Investments, meanwhile, have historically recovered over longer time horizons, although they can experience significant short-term declines during periods of economic stress.

Importantly, downturns do not affect everyone in the same way.

Financial resilience varies significantly between households, and access to savings, stable income and emergency funds can strongly influence how individuals experience economic slowdowns.

Understanding these dynamics can help put periods of uncertainty into a broader economic context.

Bottom Line

Recessions can affect savings, investments, employment and consumer confidence at the same time, which is why they often feel more personal than ordinary market fluctuations.

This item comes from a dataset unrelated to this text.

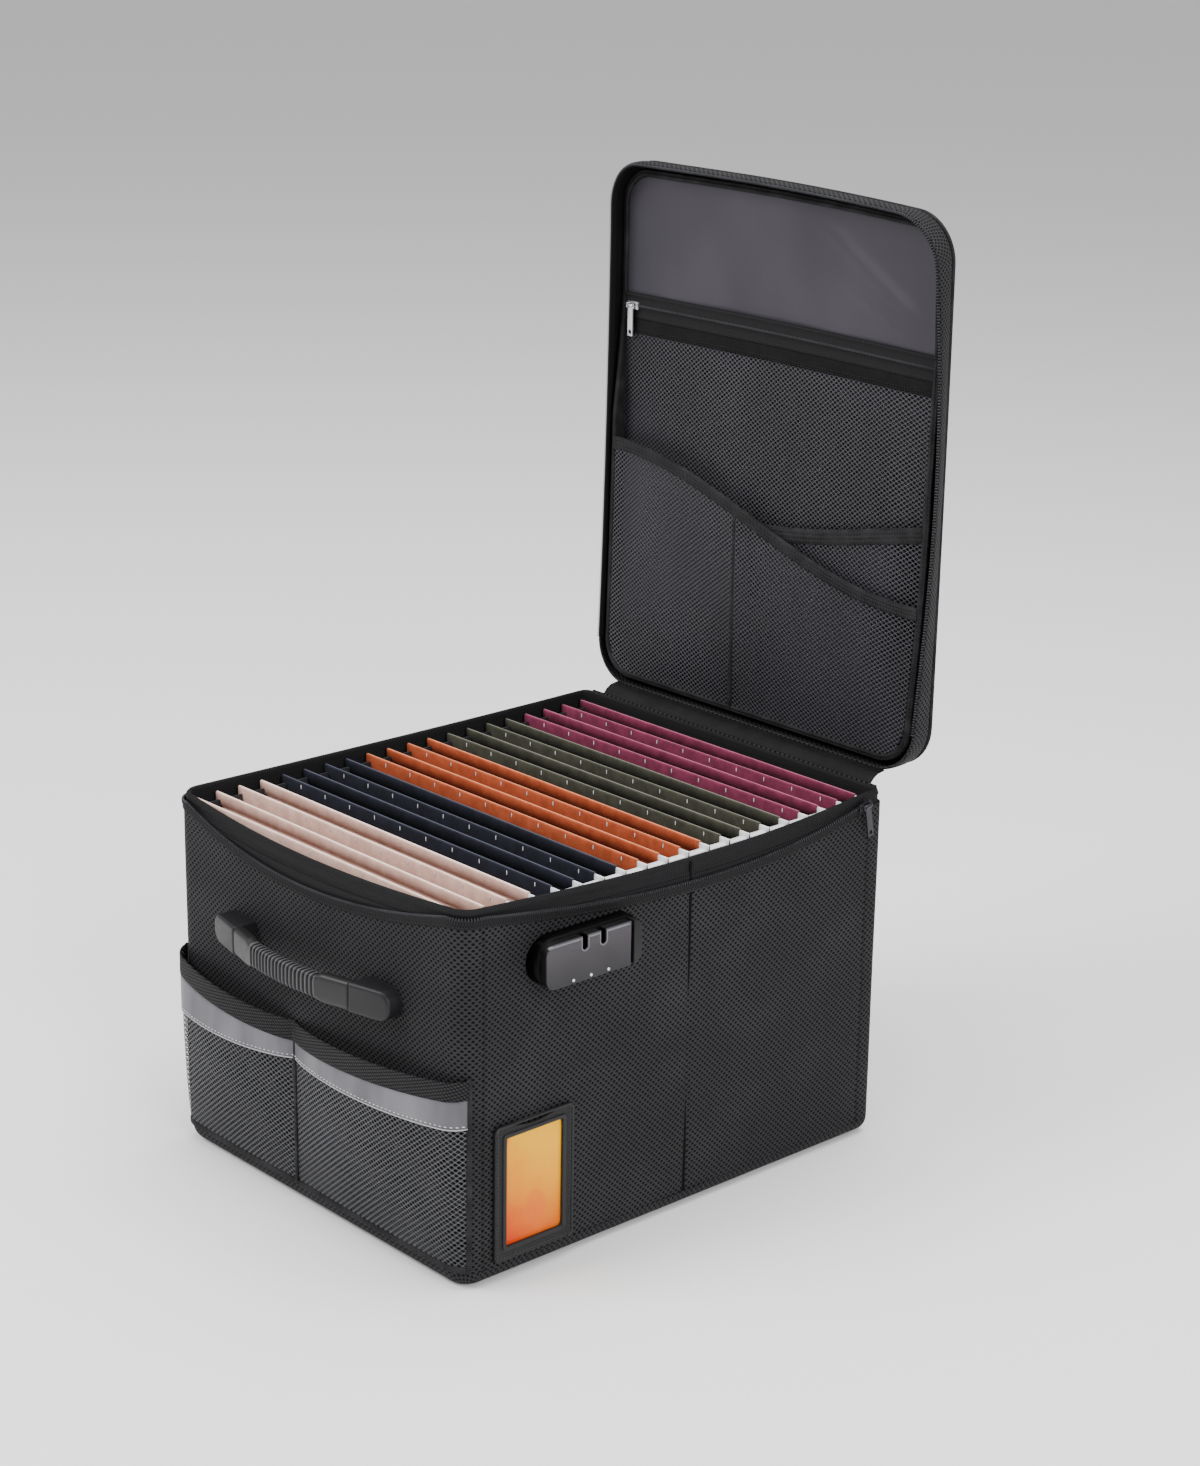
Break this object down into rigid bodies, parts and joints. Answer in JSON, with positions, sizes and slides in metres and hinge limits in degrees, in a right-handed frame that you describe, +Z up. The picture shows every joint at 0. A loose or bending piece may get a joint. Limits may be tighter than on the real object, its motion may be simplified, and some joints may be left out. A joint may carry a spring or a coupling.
{
  "type": "portable file box",
  "caption": "Soft-sided portable file box with a zipped tray lid, hanging folders on rails, mesh pockets, a combination lock, a label window and end handles.",
  "frame": {"origin": "centre of the bottom face, on the floor", "axes": "+Z up, -Y towards the front panel with the mesh pockets, +X towards the side panel with the lock; the lid stands open at rest"},
  "size_m": [0.3542, 0.4765, 0.698],
  "materials": {
    "woven_cover": "coarse matte weave",
    "stiff_board": "grey-brown fibreboard",
    "inner_lining": "plain woven lining",
    "lid_satin": "smooth satin lining",
    "webbing": "ribbed webbing",
    "zip_black": "herringbone tape with coil teeth",
    "gusset_cloth": "smooth cloth",
    "rail_metal": "light satin paint",
    "pocket_mesh": "open knitted mesh",
    "reflective": "silver-grey reflective tape",
    "cap_plastic": "satin moulded",
    "grip_rubber": "satin ribbed",
    "fixing_steel": "zinc plated",
    "lock_black": "moulded",
    "lock_grey": "glossy moulded",
    "dial_plastic": "moulded",
    "label_leather": "grained, stitched",
    "clear_film": "clear flexible film",
    "label_paper": "printed card",
    "slider_metal": "black enamel",
    "pull_silver": "polished nickel",
    "folder_pink": "coloured card",
    "folder_navy": "coloured card",
    "folder_orange": "coloured card",
    "folder_olive": "coloured card",
    "folder_burgundy": "coloured card"
  },
  "bodies": {
    "box": {"front_panel": "woven_cover", "back_panel": "woven_cover", "left_panel": "woven_cover", "right_panel": "woven_cover", "bottom_panel": "woven_cover", "end_boards": "stiff_board", "side_boards": "stiff_board", "bottom_board": "stiff_board", "lining": "inner_lining", "rim_band": "webbing", "body_zip": "zip_black", "hinge_gusset": "gusset_cloth", "rail_left": "rail_metal", "rail_right": "rail_metal", "front_pocket_mesh": "pocket_mesh", "front_pocket_webbing": "webbing", "reflective_strips": "reflective", "handle_caps": "cap_plastic", "handle_plates": "fixing_steel", "fixing_screws": "fixing_steel", "lock_base": "lock_black", "lock_cover": "lock_grey", "lock_plate": "fixing_steel", "lock_axle": "fixing_steel", "label_frame": "label_leather", "label_window": "clear_film"},
    "lid": {"lid_cover": "woven_cover", "lid_side_band": "woven_cover", "lid_board": "stiff_board", "lid_lining": "lid_satin", "lid_zip": "zip_black", "lid_welts": "webbing", "lid_pocket_zip": "zip_black", "lid_zip_mesh": "pocket_mesh", "lid_right_mesh": "pocket_mesh", "lid_front_mesh": "pocket_mesh"},
    "grip_front": {"front_grip": "grip_rubber"},
    "grip_rear": {"rear_grip": "grip_rubber"},
    "dial_1": {"lock_dial_1": "dial_plastic"},
    "dial_2": {"lock_dial_2": "dial_plastic"},
    "dial_3": {"lock_dial_3": "dial_plastic"},
    "button": {"lock_button": "lock_grey", "lock_latch": "fixing_steel"},
    "card": {"label_card": "label_paper"},
    "slider_left": {"zip_slider_left": "slider_metal"},
    "slider_right": {"zip_slider_right": "slider_metal"},
    "pull_left": {"zip_pull_left": "slider_metal"},
    "pull_right": {"zip_pull_right": "slider_metal"},
    "pocket_slider": {"lid_pocket_slider": "pull_silver"},
    "pocket_pull": {"lid_pocket_pull": "pull_silver"},
    "folder_01": {"folder_01": "folder_pink"},
    "folder_02": {"folder_02": "folder_pink"},
    "folder_03": {"folder_03": "folder_navy"},
    "folder_04": {"folder_04": "folder_navy"},
    "folder_05": {"folder_05": "folder_orange"},
    "folder_06": {"folder_06": "folder_orange"},
    "folder_07": {"folder_07": "folder_olive"},
    "folder_08": {"folder_08": "folder_olive"},
    "folder_09": {"folder_09": "folder_burgundy"},
    "folder_10": {"folder_10": "folder_burgundy"}
  },
  "joints": [
    {"name": "lid_hinge", "type": "hinge", "parent": "box", "child": "lid", "pos_m": [0, 0.212, 0.274], "axis": [-1, 0, 0], "range_deg": [-90, 0], "deforming": ["hinge_gusset"]},
    {"name": "front_grip_pull", "type": "slide", "parent": "box", "child": "grip_front", "axis": [0, -1, 0], "range_m": [0, 0.006], "stiffness_N_per_m": 1500},
    {"name": "rear_grip_pull", "type": "slide", "parent": "box", "child": "grip_rear", "axis": [0, 1, 0], "range_m": [0, 0.006], "stiffness_N_per_m": 1500},
    {"name": "dial_1_turn", "type": "hinge", "parent": "box", "child": "dial_1", "pos_m": [0.1743, -0.11925, 0.2145], "axis": [0, 1, 0], "continuous": true},
    {"name": "dial_2_turn", "type": "hinge", "parent": "box", "child": "dial_2", "pos_m": [0.1743, -0.1035, 0.2145], "axis": [0, 1, 0], "continuous": true},
    {"name": "dial_3_turn", "type": "hinge", "parent": "box", "child": "dial_3", "pos_m": [0.1743, -0.08775, 0.2145], "axis": [0, 1, 0], "continuous": true},
    {"name": "button_slide", "type": "slide", "parent": "box", "child": "button", "axis": [0, -1, 0], "range_m": [0, 0.0025], "stiffness_N_per_m": 300},
    {"name": "card_lift", "type": "slide", "parent": "box", "child": "card", "axis": [0, 0, 1], "range_m": [0, 0.09]},
    {"name": "zip_left_slide", "type": "slide", "parent": "box", "child": "slider_left", "axis": [0, -0.984, -0.1783], "range_m": [0, 0.05]},
    {"name": "zip_left_pull_swing", "type": "hinge", "parent": "slider_left", "child": "pull_left", "pos_m": [-0.1706, 0.176, 0.26778], "axis": [0, 0.984, 0.1783], "range_deg": [0, 150]},
    {"name": "zip_right_slide", "type": "slide", "parent": "box", "child": "slider_right", "axis": [0, -0.984, -0.1783], "range_m": [0, 0.05]},
    {"name": "zip_right_pull_swing", "type": "hinge", "parent": "slider_right", "child": "pull_right", "pos_m": [0.1706, 0.176, 0.26778], "axis": [0, -0.984, -0.1783], "range_deg": [0, 150]},
    {"name": "pocket_zip_slide", "type": "slide", "parent": "lid", "child": "pocket_slider", "axis": [1, 0, 0], "range_m": [0, 0.28]},
    {"name": "pocket_pull_swing", "type": "hinge", "parent": "pocket_slider", "child": "pocket_pull", "pos_m": [-0.147, 0.2257, 0.586], "axis": [-1, 0, 0], "range_deg": [0, 150]},
    {"name": "folder_01_lift", "type": "slide", "parent": "box", "child": "folder_01", "axis": [0, 0, 1], "range_m": [0, 0.25]},
    {"name": "folder_02_lift", "type": "slide", "parent": "box", "child": "folder_02", "axis": [0, 0, 1], "range_m": [0, 0.25]},
    {"name": "folder_03_lift", "type": "slide", "parent": "box", "child": "folder_03", "axis": [0, 0, 1], "range_m": [0, 0.25]},
    {"name": "folder_04_lift", "type": "slide", "parent": "box", "child": "folder_04", "axis": [0, 0, 1], "range_m": [0, 0.25]},
    {"name": "folder_05_lift", "type": "slide", "parent": "box", "child": "folder_05", "axis": [0, 0, 1], "range_m": [0, 0.25]},
    {"name": "folder_06_lift", "type": "slide", "parent": "box", "child": "folder_06", "axis": [0, 0, 1], "range_m": [0, 0.25]},
    {"name": "folder_07_lift", "type": "slide", "parent": "box", "child": "folder_07", "axis": [0, 0, 1], "range_m": [0, 0.25]},
    {"name": "folder_08_lift", "type": "slide", "parent": "box", "child": "folder_08", "axis": [0, 0, 1], "range_m": [0, 0.25]},
    {"name": "folder_09_lift", "type": "slide", "parent": "box", "child": "folder_09", "axis": [0, 0, 1], "range_m": [0, 0.25]},
    {"name": "folder_10_lift", "type": "slide", "parent": "box", "child": "folder_10", "axis": [0, 0, 1], "range_m": [0, 0.25]}
  ]
}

However, recessions are also a normal part of economic cycles.

Understanding how cash, financial markets and spending behaviour tend to respond during downturns can help provide a clearer perspective during periods of economic uncertainty.

Disclaimer: This material is provided for educational purposes only and does not constitute investment advice or a recommendation. Economic conditions and market performance can change over time, and past performance is not a reliable indicator of future results. 

Recession FAQs

What happens during a recession?
During a recession, economic activity slows, unemployment often rises, consumer spending weakens and financial markets can become more volatile.
Do stock markets always fall during recessions?
Stock markets have historically declined during many recessions, although markets are forward-looking and often begin recovering before recessions officially end.
Why do people save more during recessions?
During periods of uncertainty, households often prioritise liquidity and financial security, leading to higher savings rates and reduced discretionary spending.
Is cash safer during a recession?
Cash is generally less volatile than investments, but inflation can still reduce purchasing power over time.
Which sectors usually perform better during recessions?
Defensive sectors such as consumer staples, utilities and public services have historically shown more resilience during economic slowdowns.